What was definitely not happening was Jesus re-establishment of a Davidic kingdom and the overthrow of puppet kings like Herod Antipas. Rescue from prison and reward for fidelity did not appear to be on the agenda at all. That may be why John sent his disciples to ask if he should look for another “when he heard about the deeds of the Christ”. Jesus was not, evidently, doing the things John expected him to do—and John would never, in this life, see him do the astonishing deed that would absolutely confirm he “was descended from David according to the flesh and designated Son of God in power according to the Spirit of holiness by his resurrection from the dead” (Romans 1:3-4).

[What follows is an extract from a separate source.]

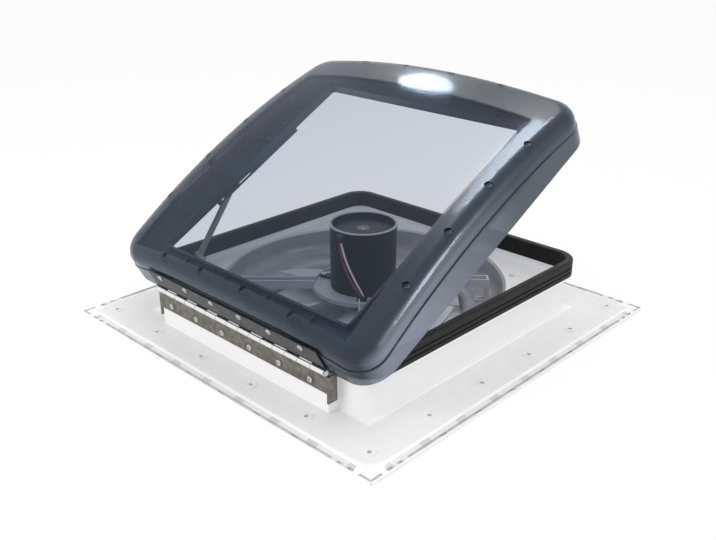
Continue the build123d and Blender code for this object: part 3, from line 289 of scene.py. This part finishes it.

So what did John do to keep faith alive? He trusted, not Jesus’ death and resurrection, but Jesus. He believed Jesus when he answered him:
“Go and tell John what you hear and see: the blind receive their sight and the lame walk, lepers are cleansed and the deaf hear, and the dead are raised up, and the poor have good news preached to them. And blessed is he who takes no offense at me.” (Matthew 11:4-6).
Jesus, very characteristically, reveals himself through the bonds of human testimony and love. It is John’s own disciples, not Jesus, who report back to John what they themselves have seen and heard: miracles of healing, resurrection—and hope for those who thought themselves abandoned, the poor. John is not vouchsafed a release from prison any more than the poor are miraculously delivered from poverty. Rather, he is given Jesus himself and told “Trust me. Let these signs reassure you that you have neither been mistaken nor mislead.”
The point remains true for us today. For we have not come to the end of our story either. We don’t know how things turn out. Reward awaits us too. But for many of us, that reward does not come until after death, as it came for John. What we have is not certain knowledge of the future, but the certain knowledge that Jesus is trustworthy. We have him, not a promise of a positive outcome for all our expectation of what we think he should be doing.